Facebook’s (NASDAQ:FB) botched IPO seems to be a thing of the past. Since early November, the company’s shares are up a sizzling 63%.
Investors are excited about renewed growth, especially as Facebook focuses on monetizing its massive mobile traffic. And, as I’m sure you know, after the market closes today, we’ll get more details on the company’s efforts. Facebook is scheduled to report its Q4 results.
Much of the attention will again be on the trends in mobile advertising, though … and it’s a good bet investors will not be disappointed. Keep in mind that Google (NASDAQ:GOOG) and eBay (NASDAQ:EBAY) posted hefty growth rates for their mobile businesses for Q4. Plus, Facebook launched a massive mobile ad campaign with Walmart (NYSE:WMT) during the holiday season, which involved around 50 million ads.
In the third quarter, Facebook was already seeing traction with its mobile business. Monthly active mobile users spiked by 60% to 604 million and revenues hit around $150 million.
Mobile is not everything, still. Investors will also want to get an update on Facebook’s Gifts e-commerce program (this came from the acquisition of Karma). It is still in the experimental phase but could be a big revenue driver.
Facebook has also recently launched several other features that could bolster its e-commerce ambitions. One is Collections, which is similar to Pinterest.
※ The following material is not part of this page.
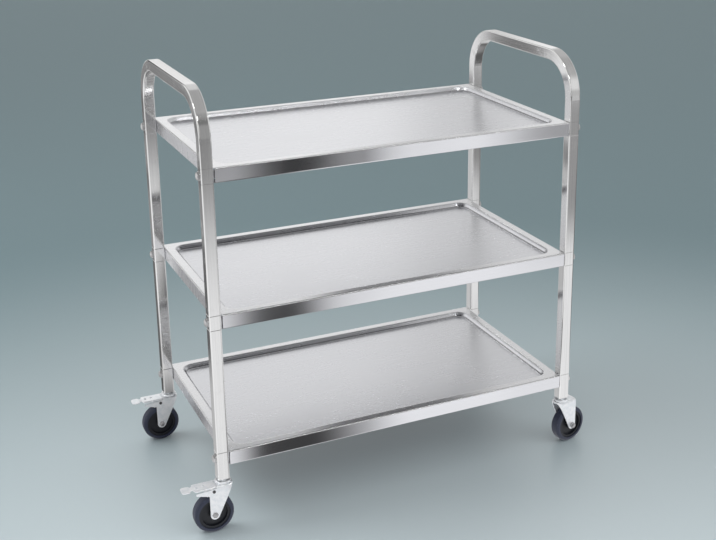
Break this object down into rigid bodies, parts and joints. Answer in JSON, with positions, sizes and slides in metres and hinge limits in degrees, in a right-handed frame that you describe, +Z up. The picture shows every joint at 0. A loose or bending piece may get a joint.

It allows users to promote certain products on their pages.
Then, there is the recently unveiled Graph Search, which allows users to ask questions based on recommendations from their friends. In other words, it can help with finding restaurants, a date or a funny photo.
Perhaps the only negative for Facebook is its Payments business. For the most part, it is tied to social gaming. Unfortunately, as seen with companies like Zynga (NASDAQ:ZNGA), the business has been slowing down lately.
Hopefully, mobile growth should more than make up for the shortfall. Keep an eye out for the report after the bell today.